■ Given task ■
Reproduce each line of the material precisely.

■ Dataset section ■

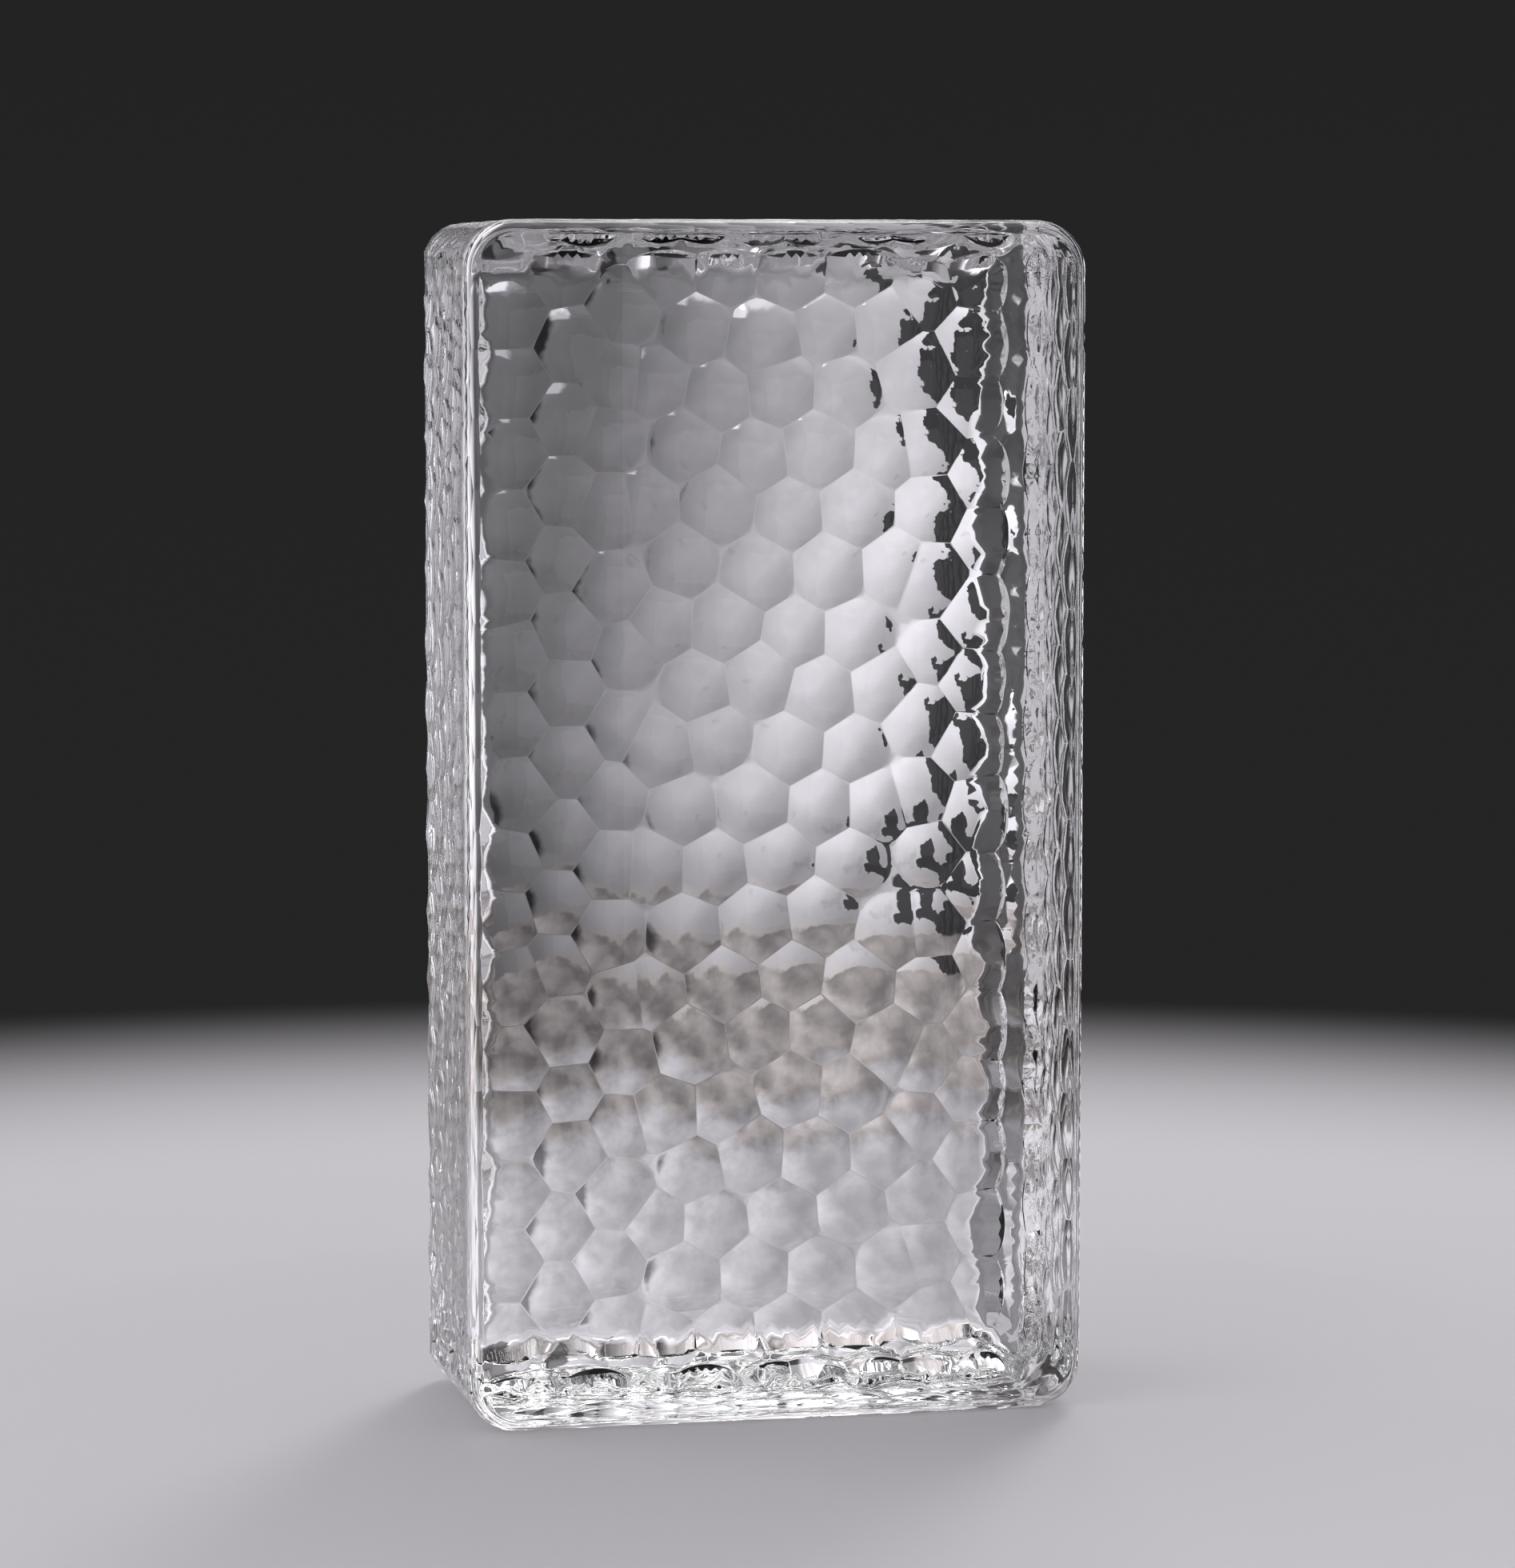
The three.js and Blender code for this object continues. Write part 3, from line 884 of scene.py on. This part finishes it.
def makeTent():  # a round light tent that only glass and gloss see
    sides, radius = tentCloth["sides"], tentCloth["radius"]
    bpy.ops.mesh.primitive_cylinder_add(vertices=sides, radius=radius, depth=1, end_fill_type="NOTHING")
    tent = bpy.context.object
    tent.name = "lightTent"
    low, high = tentCloth["low"], tentCloth["high"]
    for vertex in tent.data.vertices:
        vertex.co.z = low + (vertex.co.z + 0.5) * (high - low)
    tent.visible_camera = tent.visible_diffuse = tent.visible_shadow = False
    material, tree = newMaterial("tentCloth")
    material.cycles.emission_sampling = "NONE"
    tree.nodes.clear()
    place = tree.nodes.new("ShaderNodeNewGeometry").outputs["Position"]
    parts = parted(tree, place)
    turn = bearing(tree, parts)
    fray = cloud(tree, place, *tentCloth["fray"])
    ragged = added(tree, turn, times(tree, fray, tentCloth["raggedBy"]))
    torn = added(tree, turn, times(tree, fray, tentCloth["tornBy"]))
    level = added(tree, parts["Z"], times(tree, fray, tentCloth["waveringBy"]))
    marble = cloud(tree, place, *tentCloth["marble"])
    tiltLevel, tiltBy = tentCloth["tilt"]
    tilted = less(tree, turn, times(tree, less(tree, level, tiltLevel), tiltBy))
    sky = times(
        tree,
        ramp(tree, tilted, *tentCloth["sky"]),
        ramp(tree, torn, *tentCloth["skyEnd"]),
        cloud(tree, place, *tentCloth["patches"]),
        ramp(tree, marble, *tentCloth["smudges"]),
        ramp(tree, level, *tentCloth["skyHigh"]),
        ramp(tree, level, *tentCloth["skyLow"]),
    )
    rightSky = ramp(tree, ragged, *tentCloth["rightSky"])
    leftSky = ramp(tree, ragged, *tentCloth["leftSky"])
    sky = added(tree, sky, rightSky, leftSky)
    ceiling = ramp(tree, level, *tentCloth["ceiling"])
    ceilingLight = times(
        tree,
        ramp(tree, turn, *tentCloth["ceilingLight"]),
        ramp(tree, torn, *tentCloth["ceilingEnd"]),
    )
    ground = ramp(tree, level, *tentCloth["ground"])
    groundShade = times(
        tree,
        ramp(tree, turn, *tentCloth["groundShade"]),
        ramp(tree, level, *tentCloth["groundShadeRise"]),
    )
    mottle = times(tree, less(tree, marble, 1), ramp(tree, level, *tentCloth["marbleFade"]))
    # the ground band: a stone-like mottle, with painted shade that makes it darker to the left
    shadedStone = times(tree, ground, added(tree, 1, mottle), less(tree, 1, groundShade))
    above = added(tree, times(tree, sky, less(tree, 1, ceiling)), times(tree, ceiling, ceilingLight))
    clearness = added(
        tree,
        times(tree, above, less(tree, 1, ground)),
        times(tree, shadedStone, tentCloth["groundShare"]),
    )
    glow = times(tree, shadedStone, ramp(tree, level, *tentCloth["groundGlow"]))
    warmth = band(tree, level, *tentCloth["warmBand"])
    tints = tentCloth["coolTint"], tentCloth["warmTint"]
    light = tree.nodes.new("ShaderNodeEmission")
    tree.links.new(blended(tree, warmth, *tints, glow), light.inputs["Color"])
    clear = tree.nodes.new("ShaderNodeBsdfTransparent")
    tree.links.new(blended(tree, warmth, *tints, clearness), clear.inputs["Color"])
    both = tree.nodes.new("ShaderNodeAddShader")
    tree.links.new(light.outputs[0], both.inputs[0])
    tree.links.new(clear.outputs[0], both.inputs[1])
    output = tree.nodes.new("ShaderNodeOutputMaterial")
    tree.links.new(both.outputs[0], output.inputs["Surface"])
    tent.data.materials.append(material)


camera = {
    "azimuth": 12.74,      # degrees to the block's left
    "elevation": 5.29,
    "distance": 0.8988,
    "aim": (0.002, 0.0, 0.0994),
    "lens": 127.7,
    "sensor": 36,
    "clipStart": 0.01,
}


def makeCamera():
    turn, rise = math.radians(camera["azimuth"]), math.radians(camera["elevation"])
    ahead = Vector((math.sin(turn) * math.cos(rise), math.cos(turn) * math.cos(rise), -math.sin(rise)))
    data = bpy.data.cameras.new("camera")
    data.lens = camera["lens"]
    data.sensor_width = camera["sensor"]
    data.clip_start = camera["clipStart"]
    thing = bpy.data.objects.new("camera", data)
    scene.collection.objects.link(thing)
    thing.location = Vector(camera["aim"]) - ahead * camera["distance"]
    thing.rotation_euler = ahead.to_track_quat("-Z", "Y").to_euler()
    scene.camera = thing


bounces = {"most": 12, "gloss": 8}

makeFloor()
makeWorld()
makeTent()
makeCamera()
scene.view_settings.view_transform = "Standard"
scene.cycles.max_bounces = bounces["most"]
scene.cycles.transmission_bounces = bounces["most"]
scene.cycles.glossy_bounces = bounces["gloss"]
print("stage done")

■ Correct result ■
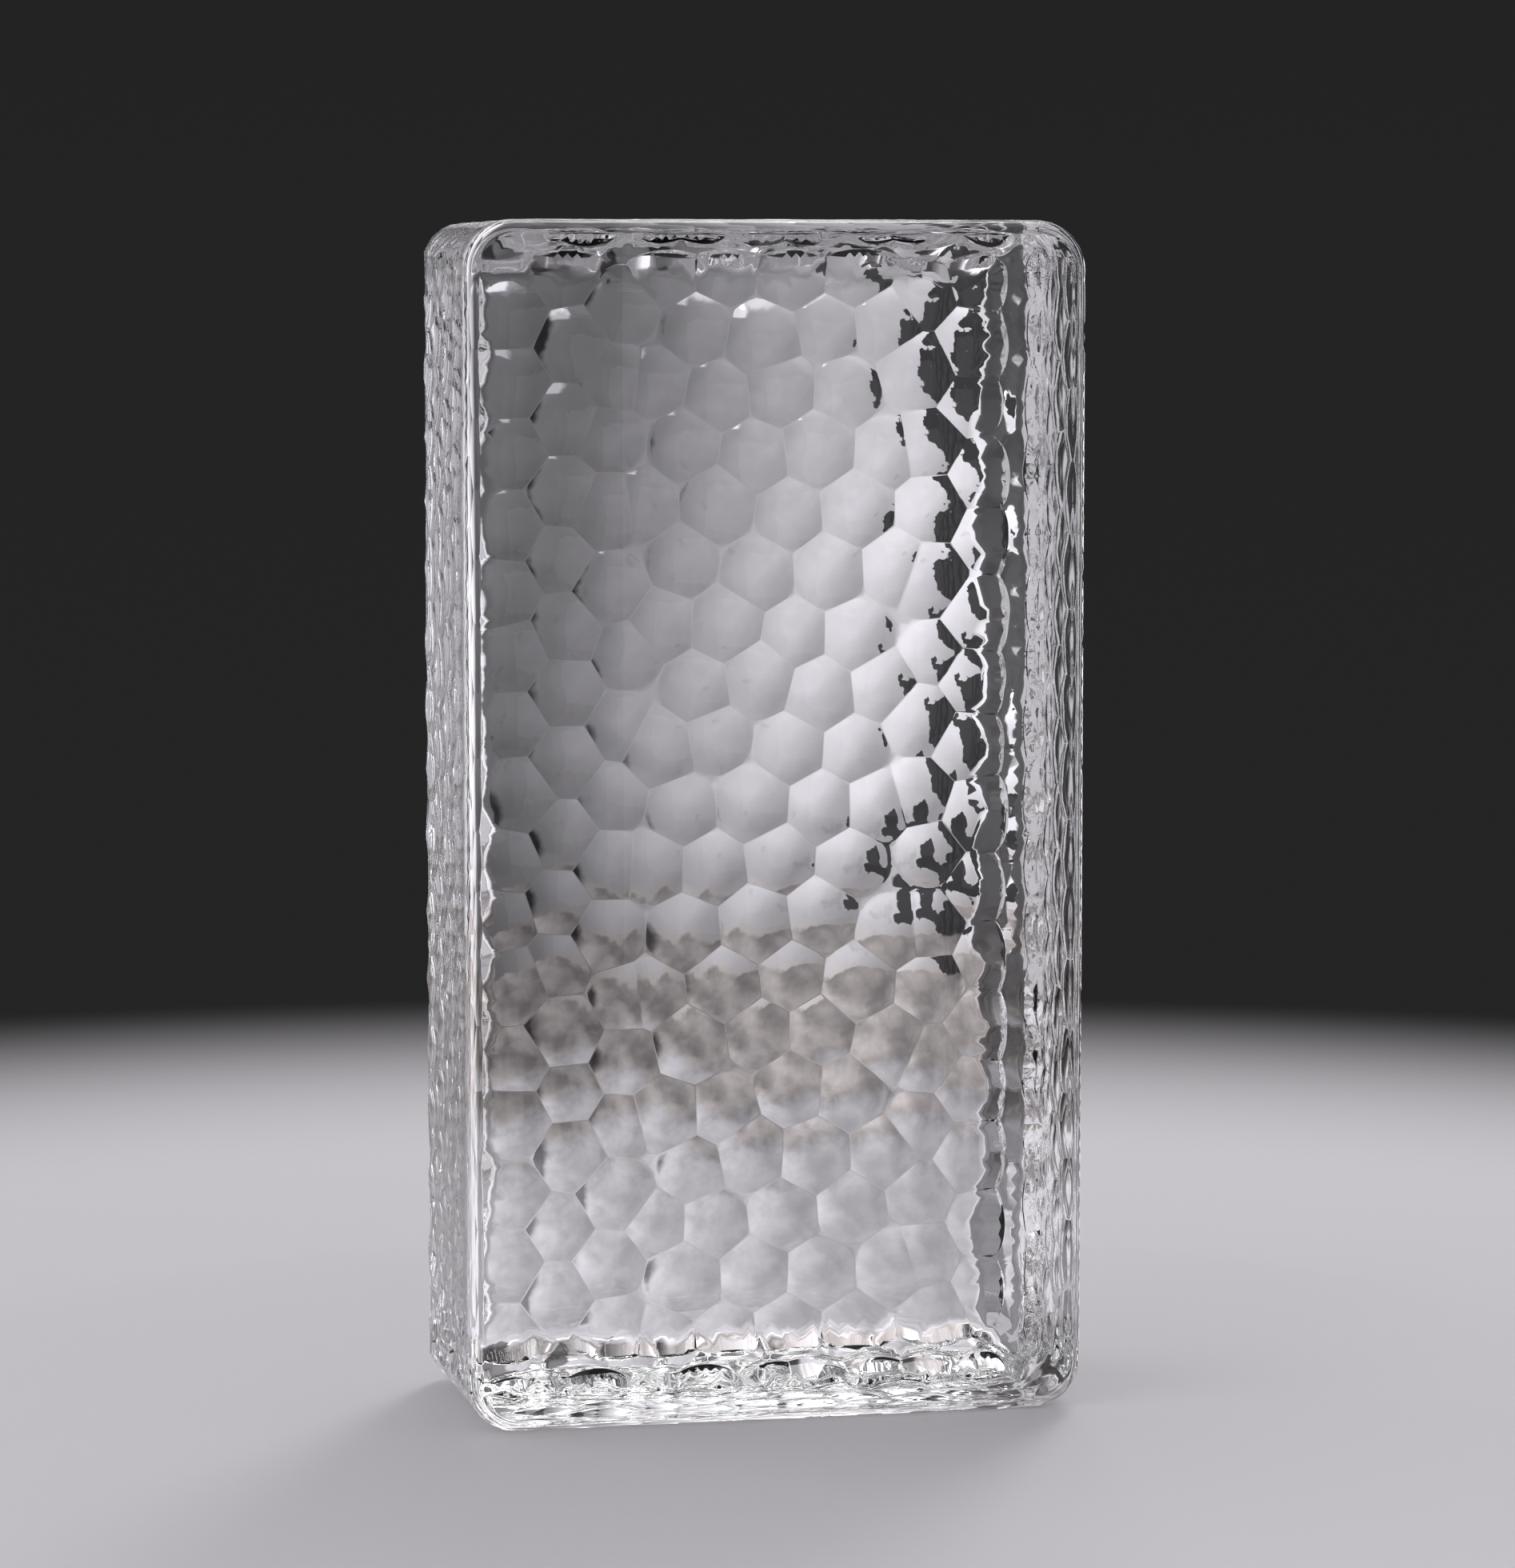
The three.js and Blender code for this object continues. Write part 3, from line 884 of scene.py on. This part finishes it.
def makeTent():  # a round light tent that only glass and gloss see
    sides, radius = tentCloth["sides"], tentCloth["radius"]
    bpy.ops.mesh.primitive_cylinder_add(vertices=sides, radius=radius, depth=1, end_fill_type="NOTHING")
    tent = bpy.context.object
    tent.name = "lightTent"
    low, high = tentCloth["low"], tentCloth["high"]
    for vertex in tent.data.vertices:
        vertex.co.z = low + (vertex.co.z + 0.5) * (high - low)
    tent.visible_camera = tent.visible_diffuse = tent.visible_shadow = False
    material, tree = newMaterial("tentCloth")
    material.cycles.emission_sampling = "NONE"
    tree.nodes.clear()
    place = tree.nodes.new("ShaderNodeNewGeometry").outputs["Position"]
    parts = parted(tree, place)
    turn = bearing(tree, parts)
    fray = cloud(tree, place, *tentCloth["fray"])
    ragged = added(tree, turn, times(tree, fray, tentCloth["raggedBy"]))
    torn = added(tree, turn, times(tree, fray, tentCloth["tornBy"]))
    level = added(tree, parts["Z"], times(tree, fray, tentCloth["waveringBy"]))
    marble = cloud(tree, place, *tentCloth["marble"])
    tiltLevel, tiltBy = tentCloth["tilt"]
    tilted = less(tree, turn, times(tree, less(tree, level, tiltLevel), tiltBy))
    sky = times(
        tree,
        ramp(tree, tilted, *tentCloth["sky"]),
        ramp(tree, torn, *tentCloth["skyEnd"]),
        cloud(tree, place, *tentCloth["patches"]),
        ramp(tree, marble, *tentCloth["smudges"]),
        ramp(tree, level, *tentCloth["skyHigh"]),
        ramp(tree, level, *tentCloth["skyLow"]),
    )
    rightSky = ramp(tree, ragged, *tentCloth["rightSky"])
    leftSky = ramp(tree, ragged, *tentCloth["leftSky"])
    sky = added(tree, sky, rightSky, leftSky)
    ceiling = ramp(tree, level, *tentCloth["ceiling"])
    ceilingLight = times(
        tree,
        ramp(tree, turn, *tentCloth["ceilingLight"]),
        ramp(tree, torn, *tentCloth["ceilingEnd"]),
    )
    ground = ramp(tree, level, *tentCloth["ground"])
    groundShade = times(
        tree,
        ramp(tree, turn, *tentCloth["groundShade"]),
        ramp(tree, level, *tentCloth["groundShadeRise"]),
    )
    mottle = times(tree, less(tree, marble, 1), ramp(tree, level, *tentCloth["marbleFade"]))
    # the ground band: a stone-like mottle, with painted shade that makes it darker to the left
    shadedStone = times(tree, ground, added(tree, 1, mottle), less(tree, 1, groundShade))
    above = added(tree, times(tree, sky, less(tree, 1, ceiling)), times(tree, ceiling, ceilingLight))
    clearness = added(
        tree,
        times(tree, above, less(tree, 1, ground)),
        times(tree, shadedStone, tentCloth["groundShare"]),
    )
    glow = times(tree, shadedStone, ramp(tree, level, *tentCloth["groundGlow"]))
    warmth = band(tree, level, *tentCloth["warmBand"])
    tints = tentCloth["coolTint"], tentCloth["warmTint"]
    light = tree.nodes.new("ShaderNodeEmission")
    tree.links.new(blended(tree, warmth, *tints, glow), light.inputs["Color"])
    clear = tree.nodes.new("ShaderNodeBsdfTransparent")
    tree.links.new(blended(tree, warmth, *tints, clearness), clear.inputs["Color"])
    both = tree.nodes.new("ShaderNodeAddShader")
    tree.links.new(light.outputs[0], both.inputs[0])
    tree.links.new(clear.outputs[0], both.inputs[1])
    output = tree.nodes.new("ShaderNodeOutputMaterial")
    tree.links.new(both.outputs[0], output.inputs["Surface"])
    tent.data.materials.append(material)


camera = {
    "azimuth": 12.74,      # degrees to the block's left
    "elevation": 5.29,
    "distance": 0.8988,
    "aim": (0.002, 0.0, 0.0994),
    "lens": 127.7,
    "sensor": 36,
    "clipStart": 0.01,
}


def makeCamera():
    turn, rise = math.radians(camera["azimuth"]), math.radians(camera["elevation"])
    ahead = Vector((math.sin(turn) * math.cos(rise), math.cos(turn) * math.cos(rise), -math.sin(rise)))
    data = bpy.data.cameras.new("camera")
    data.lens = camera["lens"]
    data.sensor_width = camera["sensor"]
    data.clip_start = camera["clipStart"]
    thing = bpy.data.objects.new("camera", data)
    scene.collection.objects.link(thing)
    thing.location = Vector(camera["aim"]) - ahead * camera["distance"]
    thing.rotation_euler = ahead.to_track_quat("-Z", "Y").to_euler()
    scene.camera = thing


bounces = {"most": 12, "gloss": 8}

makeFloor()
makeWorld()
makeTent()
makeCamera()
scene.view_settings.view_transform = "Standard"
scene.cycles.max_bounces = bounces["most"]
scene.cycles.transmission_bounces = bounces["most"]
scene.cycles.glossy_bounces = bounces["gloss"]
print("stage done")